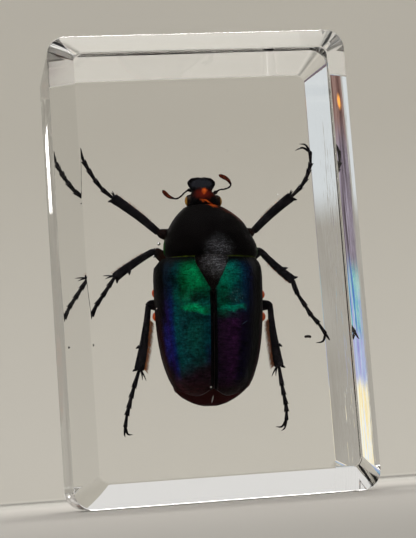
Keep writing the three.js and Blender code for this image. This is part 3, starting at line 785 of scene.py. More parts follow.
def wing_finish(side):
    """Metal of a wing case: colours across it by its UV, then a painted green glow, painted highlights on the
    belt and tips, painted shade in the dents and under the belt, painted glints, wrinkles and a dark rim.
    """
    left = side < 0
    finish = Finish("wing_case_left_metal" if left else "wing_case_right_metal")
    x, _, z = finish.axes()
    ragged = finish.warped(1.3, 1.1)
    frayed = finish.warped(0.35, 5.0, ragged)
    across, along, _ = finish.axes(finish.add("ShaderNodeUVMap", uv_map="wing").outputs["UV"])
    sway = finish.noise((0.6, 0.6, 0.3), 4)
    grain = finish.noise((11, 11, 9), 5, 0.8)
    wrinkle = finish.noise((1.6, 1.6, 7), 6, 0.7, 0.6)
    streak = finish.noise((5, 5, 0.5), 4, 0.6)
    (left_metal if left else right_metal)(finish, ragged, across + (sway - 0.5) * 0.10)

    # Painted light: a green glow by the shield, on the belt, and where light falls on the left case; the belt
    # gets a brighter painted highlight.
    by_shield = finish.patch((1.60 * side, -3.4, 0.9), (1.2, 2.6, 2.2), 0.9, 0.5 * side, ragged)
    belt = finish.patch((1.75 * side, -3.6, -1.95), (1.75, 2.8, 0.55), 0.8, -0.10 * side, frayed)
    glow = (by_shield * 0.42 + belt * 0.95).limit()
    if left:
        lit = finish.patch((-2.4, -3.2, -0.4), (1.6, 2.5, 3.0), 0.95, 0.0, ragged)
        low_green = finish.patch((-2.0, -3.2, -4.6), (1.2, 2.6, 2.8), 0.95, 0.0, ragged)
        glow = ((glow + lit * 0.30).limit() + low_green * 0.10).limit()
    finish.coat(glow, colour_of("green") if left else paint(0, 124, 92))
    finish.coat(belt, paint(0, 190, 124) if left else paint(0, 150, 120), 0.45)
    # Painted shade: dark in the dents above the belt and in a band under it.
    dent_shade = finish.patch((1.45 * side, -3.8, -1.0), (1.25, 2.6, 0.62), 0.85, 0.15 * side, frayed)
    finish.coat(dent_shade, paint(5, 24, 24), 0.8)
    shade_under_belt = finish.patch((1.6 * side, -3.6, -2.75), (1.6, 2.6, 0.4), 0.9, 0.0, frayed)
    finish.coat(shade_under_belt, paint(3, 34, 36), 0.45)

    shade = wrinkle.between(0.38, 0.58, 0.5, 1.1) * grain.between(0.38, 0.60, 0.36, 1.48)
    shade = shade * streak.between(0.3, 0.7, 0.75, 1.1) * finish.noise(1.5, 4).between(0.3, 0.65, 0.6, 1.1)
    grey = finish.add("ShaderNodeCombineXYZ", {"X": shade, "Y": shade, "Z": shade}).outputs[0]
    finish.base = finish.mix(1.0, finish.base, grey, "MULTIPLY")
    finish.coat(z.between(2.1, 3.0), colour_of("black"))
    finish.coat(abs(x).between(0.38, 0.28) * z.between(0.3, -0.5), paint(8, 6, 8))
    margin = finish.mix(z.between(-1.0, -5.0), colour_of("black"), paint(34, 11, 13))
    finish.coat(across.between(0.88, 0.96), margin)
    # Painted glints: pale teal specks over the dents, thicker on the right case.
    dust = finish.noise(13.0, 3, 0.65).between(0.56, 0.66)
    glint_patch = finish.patch((2.2 * side, -3.6, -0.8), (1.3, 2.6, 1.0), 0.9, 0.0, ragged)
    finish.coat(dust * glint_patch, paint(120, 160, 160), 0.2 if left else 0.7)
    if not left:
        finish.coat(finish.patch((3.0, -3.0, -3.33), (0.48, 2.5, 0.045), 0.6, -0.6), paint(70, 90, 110), 0.6)
    finish.coat(finish.patch((-0.28, -1.6, -9.30), (0.11, 1.5, 0.11), 0.4), paint(190, 190, 186))
    # Painted highlight along the lowest edge at the tip of each wing case.
    finish.coat(abs(along).between(0.075, 0.055), paint(84, 76, 80), 0.40)
    return finish.chitin(grain.between(0.3, 0.7, 0.38, 0.56), grain * 0.5 + wrinkle * 0.8,
                         Metallic=across.between(0.90, 0.74, 0.0, 0.85))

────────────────

## Exercise objective
Using the data above, return each line exactly as written.

## Task solution
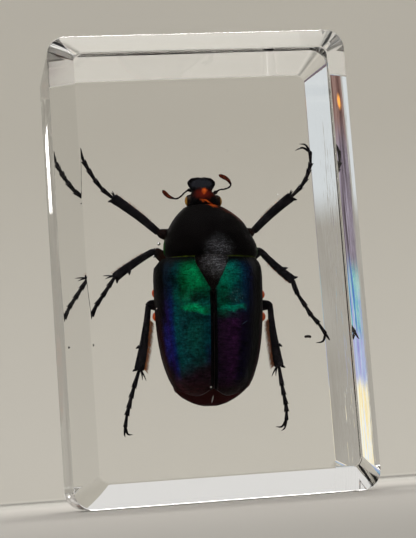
Keep writing the three.js and Blender code for this image. This is part 3, starting at line 785 of scene.py. More parts follow.
def wing_finish(side):
    """Metal of a wing case: colours across it by its UV, then a painted green glow, painted highlights on the
    belt and tips, painted shade in the dents and under the belt, painted glints, wrinkles and a dark rim.
    """
    left = side < 0
    finish = Finish("wing_case_left_metal" if left else "wing_case_right_metal")
    x, _, z = finish.axes()
    ragged = finish.warped(1.3, 1.1)
    frayed = finish.warped(0.35, 5.0, ragged)
    across, along, _ = finish.axes(finish.add("ShaderNodeUVMap", uv_map="wing").outputs["UV"])
    sway = finish.noise((0.6, 0.6, 0.3), 4)
    grain = finish.noise((11, 11, 9), 5, 0.8)
    wrinkle = finish.noise((1.6, 1.6, 7), 6, 0.7, 0.6)
    streak = finish.noise((5, 5, 0.5), 4, 0.6)
    (left_metal if left else right_metal)(finish, ragged, across + (sway - 0.5) * 0.10)

    # Painted light: a green glow by the shield, on the belt, and where light falls on the left case; the belt
    # gets a brighter painted highlight.
    by_shield = finish.patch((1.60 * side, -3.4, 0.9), (1.2, 2.6, 2.2), 0.9, 0.5 * side, ragged)
    belt = finish.patch((1.75 * side, -3.6, -1.95), (1.75, 2.8, 0.55), 0.8, -0.10 * side, frayed)
    glow = (by_shield * 0.42 + belt * 0.95).limit()
    if left:
        lit = finish.patch((-2.4, -3.2, -0.4), (1.6, 2.5, 3.0), 0.95, 0.0, ragged)
        low_green = finish.patch((-2.0, -3.2, -4.6), (1.2, 2.6, 2.8), 0.95, 0.0, ragged)
        glow = ((glow + lit * 0.30).limit() + low_green * 0.10).limit()
    finish.coat(glow, colour_of("green") if left else paint(0, 124, 92))
    finish.coat(belt, paint(0, 190, 124) if left else paint(0, 150, 120), 0.45)
    # Painted shade: dark in the dents above the belt and in a band under it.
    dent_shade = finish.patch((1.45 * side, -3.8, -1.0), (1.25, 2.6, 0.62), 0.85, 0.15 * side, frayed)
    finish.coat(dent_shade, paint(5, 24, 24), 0.8)
    shade_under_belt = finish.patch((1.6 * side, -3.6, -2.75), (1.6, 2.6, 0.4), 0.9, 0.0, frayed)
    finish.coat(shade_under_belt, paint(3, 34, 36), 0.45)

    shade = wrinkle.between(0.38, 0.58, 0.5, 1.1) * grain.between(0.38, 0.60, 0.36, 1.48)
    shade = shade * streak.between(0.3, 0.7, 0.75, 1.1) * finish.noise(1.5, 4).between(0.3, 0.65, 0.6, 1.1)
    grey = finish.add("ShaderNodeCombineXYZ", {"X": shade, "Y": shade, "Z": shade}).outputs[0]
    finish.base = finish.mix(1.0, finish.base, grey, "MULTIPLY")
    finish.coat(z.between(2.1, 3.0), colour_of("black"))
    finish.coat(abs(x).between(0.38, 0.28) * z.between(0.3, -0.5), paint(8, 6, 8))
    margin = finish.mix(z.between(-1.0, -5.0), colour_of("black"), paint(34, 11, 13))
    finish.coat(across.between(0.88, 0.96), margin)
    # Painted glints: pale teal specks over the dents, thicker on the right case.
    dust = finish.noise(13.0, 3, 0.65).between(0.56, 0.66)
    glint_patch = finish.patch((2.2 * side, -3.6, -0.8), (1.3, 2.6, 1.0), 0.9, 0.0, ragged)
    finish.coat(dust * glint_patch, paint(120, 160, 160), 0.2 if left else 0.7)
    if not left:
        finish.coat(finish.patch((3.0, -3.0, -3.33), (0.48, 2.5, 0.045), 0.6, -0.6), paint(70, 90, 110), 0.6)
    finish.coat(finish.patch((-0.28, -1.6, -9.30), (0.11, 1.5, 0.11), 0.4), paint(190, 190, 186))
    # Painted highlight along the lowest edge at the tip of each wing case.
    finish.coat(abs(along).between(0.075, 0.055), paint(84, 76, 80), 0.40)
    return finish.chitin(grain.between(0.3, 0.7, 0.38, 0.56), grain * 0.5 + wrinkle * 0.8,
                         Metallic=across.between(0.90, 0.74, 0.0, 0.85))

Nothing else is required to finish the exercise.